8 SHARED VOTING POWER
4,603,962

9 SOLE DISPOSITIVE POWER
- -0-

10 SHARED DISPOSITIVE POWER
4,603,962

11 AGGREGATE AMOUNT BENEFICIALLY OWNED BY EACH REPORTING PERSON
4,603,962

12 CHECK BOX IF THE AGGREGATE AMOUNT IN ROW (11) EXCLUDES CERTAIN
SHARES*  [  ]

13 PERCENT OF CLASS REPRESENTED BY AMOUNT IN ROW (11)
23.64%

14 TYPE OF REPORTING PERSON*
IN


ONLY THOSE ITEMS WHICH HEREBY ARE REPORTED ARE AMENDED.  ALL OTHER
ITEMS REMAIN UNCHANGED.  ALL DEFINED TERMS SHALL HAVE THE SAME
MEANING AS PREVIOUSLY ASCRIBED TO THEM IN THE ORIGINAL FILING OF
SCHEDULE 13D, AS AMENDED, UNLESS OTHERWISE NOTED.

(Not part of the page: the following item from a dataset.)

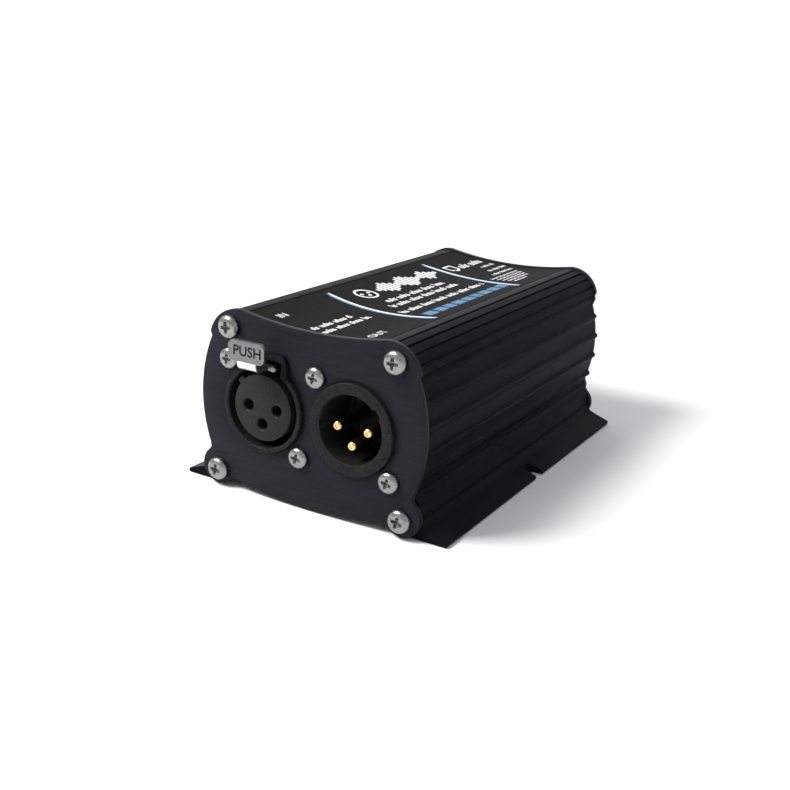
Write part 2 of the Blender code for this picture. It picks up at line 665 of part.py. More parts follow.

Item 2. Identity and Background.

(a) Name of Persons Filing:

(i) Zimmerman Retailing Group Limited, an Iowa limited partnership
(ii) ZRG Co., Inc.
(iii) Soma 2 L.P.
(iv) Christopher J. Podoll

The following is meant to more completely describe the relationships 
of the members of the group reporting on this Schedule 13D.  
Zimmerman Retailing Group Limited, an Iowa limited
partnership (the record owner of 4,603,962 shares), 
has as its general partner Soma 2 L.P., a Delaware limited 
partnership ("Soma 2").  Soma 2 has as its general partner 
ZRG Co., Inc., a Delaware corporation ("ZRG").  Christopher J. 
Podoll serves as the sole director and executive officer of ZRG.  
Mr. Podoll is a manager of investments for the family of William Zimmerman.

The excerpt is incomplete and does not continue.